Solana slot rate fluctuations lead to a change in effective timescale. Since the Pyth EMA is based on the number of elapsed slots, when the rate at which Solana slots are being processed fluctuates, the effective timescale of the EMA also fluctuates.
No Status Flag For EMA Quality
The aggregate price includes a status flag that indicates whether there are a sufficient number of publishers so that the current aggregate price and confidence should be used (status=TRADING) or whether we don’t have enough data to publish an aggregate price (status=UNKNOWN). However, this status flag only refers to the aggregate price in the current slot. Since the EMA depends on the price in this slot and past slots, the current status flag cannot effectively be used to judge the quality of the EMA at the current slot.
Overly Conservative Estimate of Confidence in EMA
The more quant-minded may question (and have) why the EMA confidence calculation is done like it is, rather than calculating the square root of the weighted variance of the aggregate price samples. As discussed above, that would be correct if the samples were independent with uncorrelated errors (confidences). In practice, the samples are not independent over the scale of dozens to hundreds of slots, and in the case of outliers with large confidence, the errors are likely correlated from sample to sample.
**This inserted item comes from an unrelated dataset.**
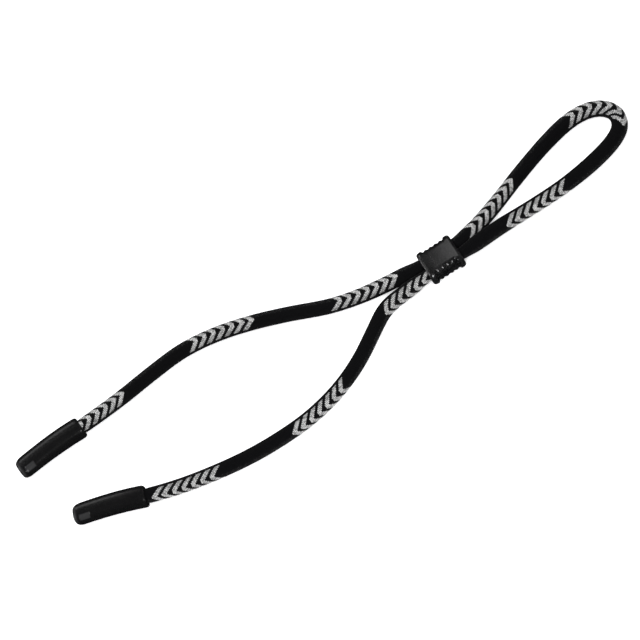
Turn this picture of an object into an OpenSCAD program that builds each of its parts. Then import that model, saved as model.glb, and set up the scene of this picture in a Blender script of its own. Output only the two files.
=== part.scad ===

These effects lead the usual variance calculation to underestimate the width of the confidence in the EMA.
The EMA confidence calculation as currently implemented is equivalent to assuming all of the samples in the EMA have correlated errors, which leads to an overestimate of the width in the confidence in the EMA. The “truth” lies somewhere between the two but is not straightforward to calculate or estimate. We are working on ways to get a better estimate in the future.